▶ [Exercise requirements]:
Write out, word for word, only the data from its first line to the line containing "END_HALF, END_T, END_LOW, END_TOP".

^^^^^^^^^^^^^^^^

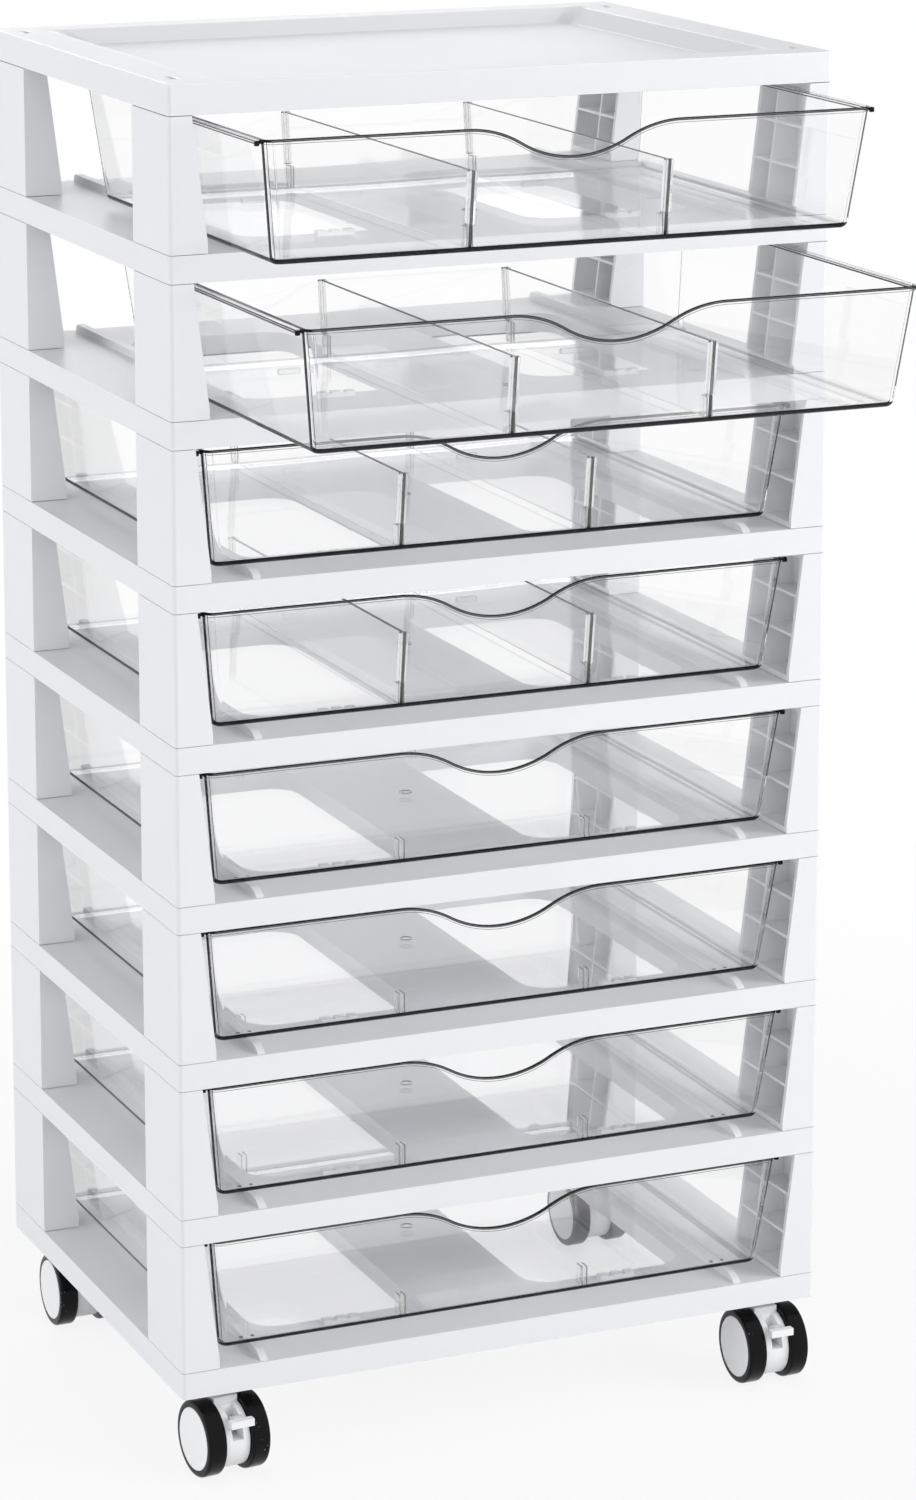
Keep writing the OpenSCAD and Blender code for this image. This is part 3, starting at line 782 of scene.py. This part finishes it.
# %% Dividers
PLATE_HALF, PLATE_LOW, PLATE_TOP = 0.9, 2.1, 39.9
END_HALF, END_T, END_LOW, END_TOP = 2.3, 3.0, 13.0, 40.0


def lean(piece):
    for vertex in piece.data.vertices:
        shift = LEAN * vertex.co.z
        vertex.co.y += -shift if vertex.co.y < BODY_D / 2 * MM else shift


def divider():
    front, back = YB0 + WALL + 0.25, BODY_D - YB0 - WALL - 0.25
    plate = block("plate", (-PLATE_HALF, front, PLATE_LOW), (PLATE_HALF, back, PLATE_TOP))
    give(plate, CLEAR)
    round_edges(plate, 0.35, 2)
    # painted shade: grey along the plate's top, dark on the beads' tops, pale grey down their
    # corners
    paint_faces(plate, PAINTED_GREY, lambda at, n: n.z > 0.3)
    ends = []
    for y in (front, back - END_T):
        end = clear_block((-END_HALF, y, END_LOW), (END_HALF, y + END_T, END_TOP), SHEET, 0.5,
                          lambda at, n: n.z > 0.3 and abs(n.x) > 0.3, EDGE)
        paint_faces(end, PAINTED_PALE_GREY, lambda at, n: abs(n.x) > 0.3 and abs(n.y) > 0.3)
        ends.append(end)
    made = join([plate, *ends])
    lean(made)
    return made


first_divider = divider()
for k in range(1, 5):
    for name, s in (("left", -1), ("right", 1)):
        place = (s * DIVIDER_X, FRONT - OPEN.get(k, 0), tier_floor(k))
        done(copy_of(first_divider, f"Divider_{k}_{name}", place), f"Divider_{k}_{name}",
             f"drawer_{k}", [f"divider_{k}_{name}"], angle=28)

for spare in (first_drawer, first_divider):
    bpy.data.objects.remove(spare)

# %% [markdown]
# ## Casters
# Each caster is a white housing between two black wheels. A wheel starts as a
# cylinder: its rims are rounded, its outer face is sunk to hold the white cap and its
# inner face is hollowed. A cap is a disc whose face rises in shallow rings. The
# housings and the brake levers keep their exact shape with rounded edges.


# %% Casters
WHEEL_R, WHEEL_T, CASTER_W = 19.75, 10.1, 34.4
STEM_IN, TRAIL = 24.2, 13.9
TYRE_ROUND, TYRE_MOUTH, TYRE_SUNK = 1.7, 16.3, 2.2
BACK_RIM, BACK_SUNK = 2.6, 2.5
CAP_R, CAP_T = 16.1, 2.2
CAP_RINGS = ((0.5, 0.18), (2.5, 0.12), (4.0, 0.09), (5.0, 0.04))
CASTERS = {"front_left": (-1, 0, 5.5), "front_right": (1, 0, 0.0),
           "back_left": (-1, 1, 0.0), "back_right": (1, 1, 0.0)}


def caster_place(side, back, turn):
    stem = Vector((side * (BODY_W / 2 - STEM_IN),
                   FRONT + (BODY_D - STEM_IN if back else STEM_IN), WHEEL_R)) * MM
    turned = Matrix.Rotation(math.radians(turn), 4, "Z")
    return Matrix.Translation(stem) @ turned @ Matrix.Translation(Vector((0, -TRAIL * MM, 0)))


def wheel():
    bpy.ops.mesh.primitive_cylinder_add(vertices=72, radius=WHEEL_R * MM, depth=WHEEL_T * MM,
                                        location=((CASTER_W - WHEEL_T) / 2 * MM, 0, 0),
                                        rotation=(0, math.pi / 2, 0))
    piece = bpy.context.object
    bpy.ops.object.transform_apply(location=True, rotation=True, scale=True)
    pick(piece, "EDGE", lambda place, along: abs(along.x) < 1e-6)
    bpy.ops.mesh.bevel(offset=TYRE_ROUND * MM, segments=4)
    bpy.ops.object.mode_set(mode="OBJECT")
    pick(piece, "FACE", lambda place, normal: normal.x > 0.99)
    bpy.ops.mesh.inset(thickness=(WHEEL_R - TYRE_ROUND - TYRE_MOUTH) * MM)
    bpy.ops.mesh.extrude_region_move(TRANSFORM_OT_translate={"value": (-TYRE_SUNK * MM, 0, 0)})
    bpy.ops.object.mode_set(mode="OBJECT")
    pick(piece, "FACE", lambda place, normal: normal.x < -0.99)
    bpy.ops.mesh.inset(thickness=BACK_RIM * MM)
    bpy.ops.mesh.extrude_region_move(TRANSFORM_OT_translate={"value": (BACK_SUNK * MM, 0, 0)})
    bpy.ops.object.mode_set(mode="OBJECT")
    give(piece, [black_tyre])
    return piece


def cap():
    bpy.ops.mesh.primitive_cylinder_add(vertices=72, radius=CAP_R * MM, depth=CAP_T * MM,
                                        location=((CASTER_W - CAP_T) / 2 * MM, 0, 0),
                                        rotation=(0, math.pi / 2, 0))
    piece = bpy.context.object
    bpy.ops.object.transform_apply(location=True, rotation=True, scale=True)
    pick(piece, "FACE", lambda place, normal: normal.x > 0.99)
    for inset, out in CAP_RINGS:
        bpy.ops.mesh.inset(thickness=inset * MM)
        bpy.ops.transform.translate(value=(out * MM, 0, 0))
    bpy.ops.object.mode_set(mode="OBJECT")
    round_edges(piece, 0.25, 2, 50)
    give(piece, [caster_white])
    return piece


first_wheel, first_cap = wheel(), cap()
for corner, (side, back, turn) in CASTERS.items():
    there = caster_place(side, back, turn)
    for which in ("outer", "inner"):
        facing = side if which == "outer" else -side
        flip = Matrix.Rotation(math.pi if facing < 0 else 0, 4, "Z")
        for start, name, slot in ((first_wheel, "wheel", "black_tyre"),
                                  (first_cap, "cap", "white_caster_plastic")):
            made = copy_of(start, name, (0, 0, 0))
            made.data.transform(there @ flip)
            done(made, f"{name.capitalize()}_{corner}_{which}", f"wheel_{corner}_{which}",
                 [f"{name}_{corner}_{which}"], angle=35)
    done(rounded_copy(f"housing_{corner}", CASTER_ROUND, [caster_white]), f"Housing_{corner}",
         f"caster_{corner}", [f"housing_{corner}"], angle=40)
    if not back:
        done(rounded_copy(f"brake_{corner}", CASTER_ROUND, [caster_white]), f"Brake_{corner}",
             f"brake_{corner}", [f"brake_{corner}"], angle=40)
    for name in ("stem", "axle"):
        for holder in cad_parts[f"{name}_{corner}"].material_slots:
            holder.material = steel
for spare in (first_wheel, first_cap):
    bpy.data.objects.remove(spare)

# %% [markdown]
# ## Room, light and camera
# The floor is a wide disc. Near the tower it is a pale surface that takes a soft
# shadow, and further out it fades to pure white, so there is no horizon. The world
# is white to the eye and weaker as a light, brightest low down at the front left. One
# large soft lamp at the front right lights the front, two weaker ones the left side,
# and one behind reaches in between the decks. The first is kept out of reflections,
# since a satin face seen at a low angle would mirror it as a patch of pure white.


# %% The floor
FLOOR_R, FLOOR_GAP = 12.0, 0.0003
FADE_FROM, FADE_TO = 0.35, 1.1


def floor_white():
    made, paint = material("floor_white")
    eye = paint.any_ray("Is Camera Ray", "Is Glossy Ray", "Is Transmission Ray")
    away = paint.node("ShaderNodeVectorMath", {"operation": "LENGTH"}, [paint.place()], "Value")
    fade = paint.node("ShaderNodeMapRange", {}, {"Value": away, "From Min": FADE_FROM,
                                                 "From Max": FADE_TO, "To Min": 0.86, "To Max": 1.0})
    plain = paint.node("ShaderNodeBsdfDiffuse", {}, {"Color": (0.85, 0.85, 0.85, 1)})
    shine = paint.node("ShaderNodeEmission", {}, {"Color": (1, 1, 1, 1), "Strength": 1.0})
    surface(paint, paint.node("ShaderNodeMixShader", {}, [fade * eye, plain, shine]))
    return made


bpy.ops.mesh.primitive_circle_add(vertices=96, radius=FLOOR_R, fill_type="NGON",
                                  location=(0, 0, -FLOOR_GAP))
floor = bpy.context.object
floor.name = "Floor"
bpy.ops.object.transform_apply(location=True, rotation=True, scale=True)
floor.data.materials.append(floor_white())

# %% [markdown]
# The world uses two Backgrounds, chosen by the kind of ray. Its strength as a light
# grows towards one side through the dot product of the ray's direction with a short
# vector, which gives a soft shading across the tower. The lamps are large, so that
# their shadows have no hard edge, and the camera doesn't see them.

# %% World and lamps
WORLD_LIGHT, WORLD_LEAN = 0.74, (-0.25, -0.25, -0.25)
world = bpy.data.worlds.new("Studio")
bpy.context.scene.world = world
world.use_nodes = True
world.node_tree.nodes.clear()
sky = Paint(world.node_tree)
eye = sky.any_ray("Is Camera Ray", "Is Glossy Ray", "Is Transmission Ray")
white = sky.node("ShaderNodeBackground", {}, {"Color": (1, 1, 1, 1), "Strength": 1.0})
toward = sky.node("ShaderNodeVectorMath", {"operation": "DOT_PRODUCT"},
                  [sky.node("ShaderNodeTexCoord"), WORLD_LEAN], "Value")
light = sky.node("ShaderNodeBackground", {}, {"Color": (0.97, 0.98, 1, 1),
                                              "Strength": WORLD_LIGHT + toward})
sky.node("ShaderNodeOutputWorld", {}, {"Surface": sky.node("ShaderNodeMixShader", {},
                                                          [eye, light, white])})


def lamp(name, place, aim, size, power):
    bpy.ops.object.light_add(type="AREA", location=place)
    made = bpy.context.object
    made.name = name
    made.data.size, made.data.energy = size, power
    made.visible_camera = made.visible_transmission = False
    made.rotation_mode = "QUATERNION"
    made.rotation_quaternion = (Vector(aim) - Vector(place)).to_track_quat("-Z", "Y")
    return made


MIDDLE, LAMP_SIZE = (0, 0, 0.38), 1.4
key = lamp("Key", (2.0, -1.6, 1.3), MIDDLE, LAMP_SIZE, 37)
key.visible_glossy = False
lamp("Left", (-2.1, 1.0, 0.9), MIDDLE, LAMP_SIZE, 5)
lamp("Low left", (-2.2, 0.2, 0.5), MIDDLE, LAMP_SIZE, 7)
lamp("Back", (0.4, 2.2, 0.75), MIDDLE, LAMP_SIZE, 10)

# %% [markdown]
# The camera stands to the left and looks a little down. Its lens is long, so the
# tower's sides stay nearly parallel. A shift of the lens does part of the looking
# down, which keeps the uprights nearly upright, as a product photographer would.

# %% The camera
AZIMUTH, DOWN = 23.37, 11.22
CAMERA_AT = (-0.9312, -2.1617, 0.97155)
LENS, SENSOR, SHIFT = 112.66, 36.0, -0.2
bpy.ops.object.camera_add(location=CAMERA_AT)
camera = bpy.context.object
camera.name = "Camera"
a, d = math.radians(AZIMUTH), math.radians(DOWN)
ahead = Vector((math.sin(a) * math.cos(d), math.cos(a) * math.cos(d), -math.sin(d)))
camera.rotation_mode = "QUATERNION"
camera.rotation_quaternion = ahead.to_track_quat("-Z", "Y")
camera.data.lens, camera.data.sensor_width = LENS, SENSOR
camera.data.shift_y = SHIFT
camera.data.clip_end = 60
bpy.context.scene.camera = camera

# %% [markdown]
# Colours go to the screen as they are, with no film curve, so that white stays white.
# A ray through eight clear drawers crosses many walls, and would turn black if it were
# stopped early, so the limits on its bounces are raised.

# %% Colour and depth of the light paths
BOUNCES, SEE_THROUGH = 28, 48
scene = bpy.context.scene
scene.view_settings.view_transform = "Standard"
scene.cycles.max_bounces = BOUNCES
scene.cycles.transmission_bounces = BOUNCES
scene.cycles.transparent_max_bounces = SEE_THROUGH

^^^^^^^^^^^^^^^^

▶ [Finished exercise]:
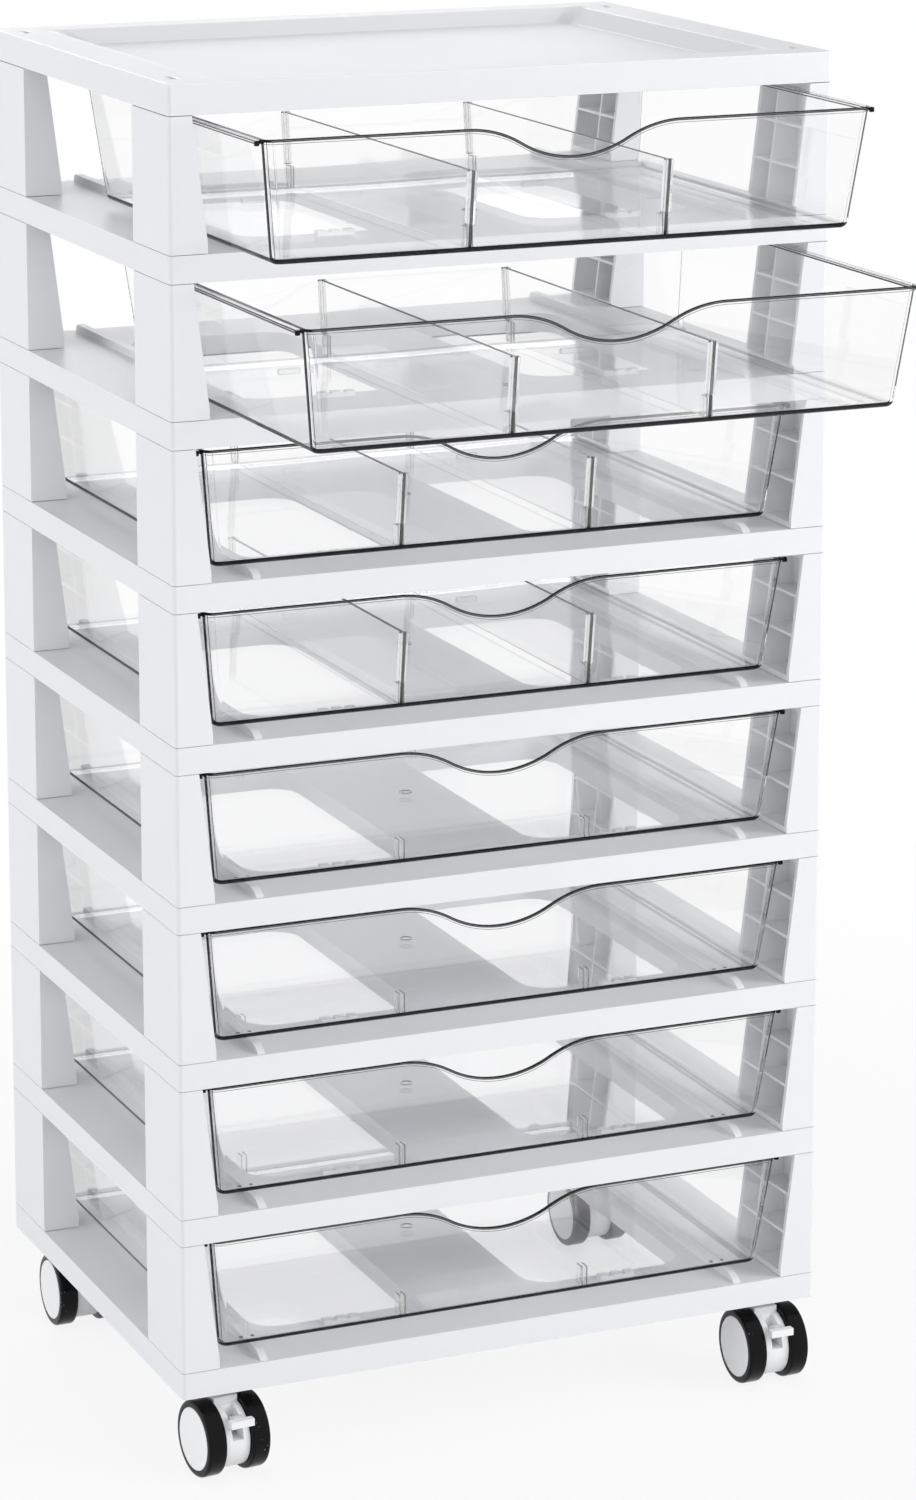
Keep writing the OpenSCAD and Blender code for this image. This is part 3, starting at line 782 of scene.py. This part finishes it.
# %% Dividers
PLATE_HALF, PLATE_LOW, PLATE_TOP = 0.9, 2.1, 39.9
END_HALF, END_T, END_LOW, END_TOP = 2.3, 3.0, 13.0, 40.0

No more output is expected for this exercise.